Abstract

We report electron-donor and steric properties of a diverse group of representative N-heterocyclic carbene (NHC) ligands quantified with the help of DFT calculations. This study afforded the conventional TEP data (Tolman electronic parameter = νCO (A1) of Ni(CO)3(NHC)), which allowed ranking 76 NHC ligands in order of increasing donor power. The TEP data reveal several general trends concerning the influence of NHC ring size, substitution, and annulation. The calculations also provided reaction enthalpies for CO elimination from the Ni(CO)3(NHC) complexes and formation of the 16-electron Ni(CO)2(NHC) species.

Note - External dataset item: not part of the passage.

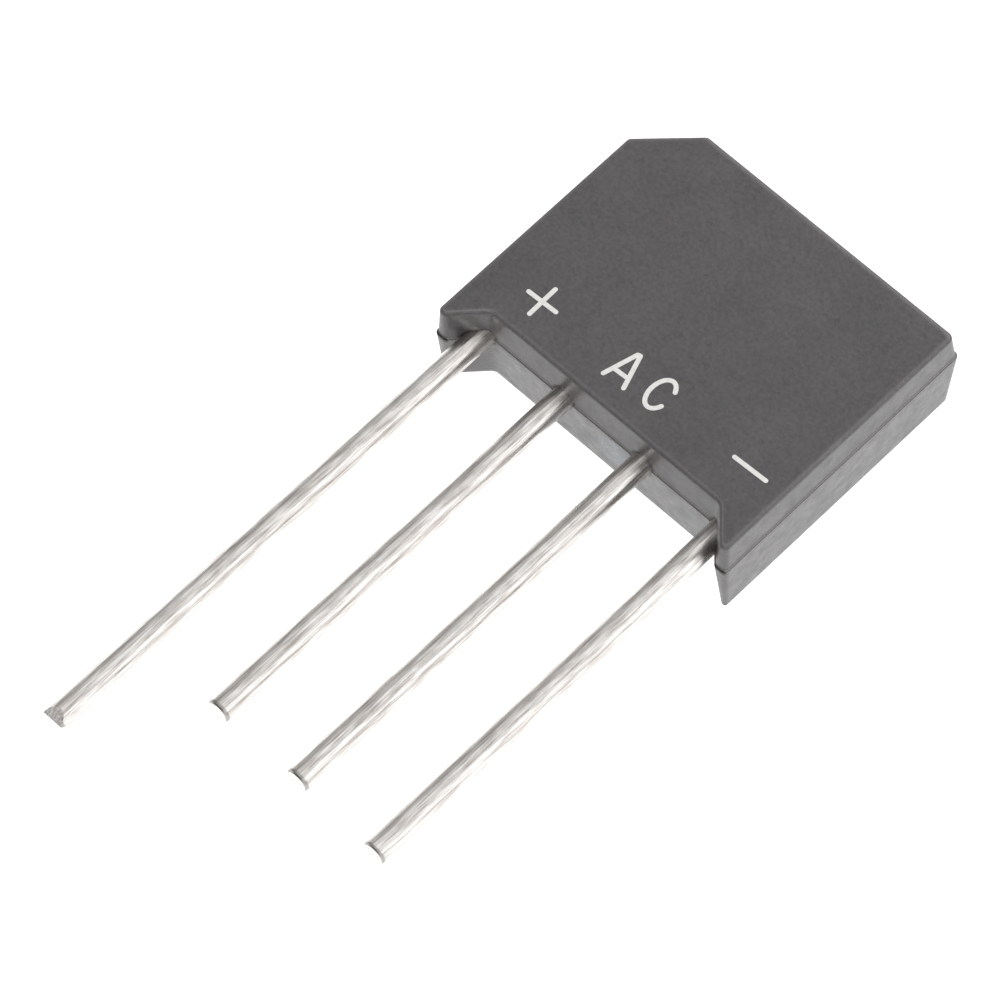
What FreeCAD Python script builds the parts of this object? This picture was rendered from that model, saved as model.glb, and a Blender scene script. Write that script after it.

This reaction is largely under steric control, which allowed defining a new steric descriptor for NHC ligands, r (“repulsiveness”) = 10 × (7.568 − 0.003172TEP − 0.0446ΔH), ranging from 0.0 for the smallest (ImNH2) to 8.0 for the most repulsive carbene (ImNAd2) of this work. Ni(CO)3L and Os(H2)Cl2(CO)L2 complexes eliminate CO and H2, respectively, more readily with L = NHC vs PR3 ligands. Apparently, even relatively small NHC ligands are very sterically demanding, and this property of N-heterocyclic carbenes may play a major role in coordination chemistry and catalysis.